Agent detection is the ability to recognize patterns that might be other living things, and possibly threats. A person who is better able to recognize an unmoving leopard might live longer and have more offspring than a person who doesn’t recognize the leopard before it attacks. On the other hand, the person who sees a bear where only a rock exists might be the very person who perceives trees and rocks to have personalities and intentions. A person with better agent detection might have an evolutionary advantage, but also have a predisposition to belief in the supernatural.

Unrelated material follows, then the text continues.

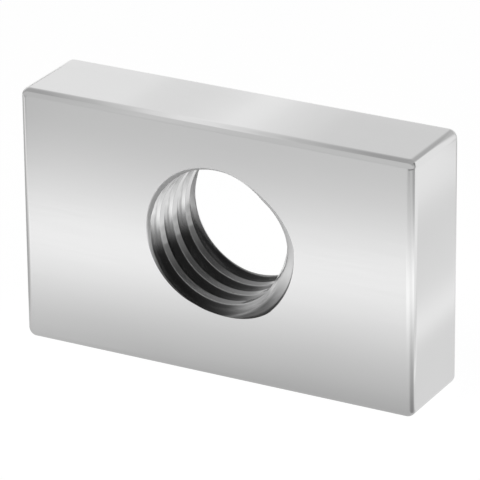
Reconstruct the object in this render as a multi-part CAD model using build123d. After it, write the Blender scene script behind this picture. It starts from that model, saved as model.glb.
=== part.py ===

The second relevant behavior is causal reasoning. People, wonderfully enough, have developed the ability to understand that whatever happens first might cause whatever happens second. This ability is clearly adaptive in those who learn to avoid dangerous situations. On the other hand, the same sort of reasoning leads to religious explanations for random events.
The theory of mind is the third behavior that might promote the development of religion. This phrase doesn’t refer to a theory in the usual sense; it only means an understanding of the idea that people have minds. At around age four, people develop the ability to recognize that other people have minds separate from one’s own, each filled with invisible thoughts. The concept of mind allows one to distinguish the physical brain from its functioning; it allows one to differentiate consciousness from the body in which it occurs. Once one sees the mind as something separate from the body, it becomes easy, even natural, to imagine the continuation of consciousness after the death of the physical body. It is a short leap from here to inventing the idea of immortal souls.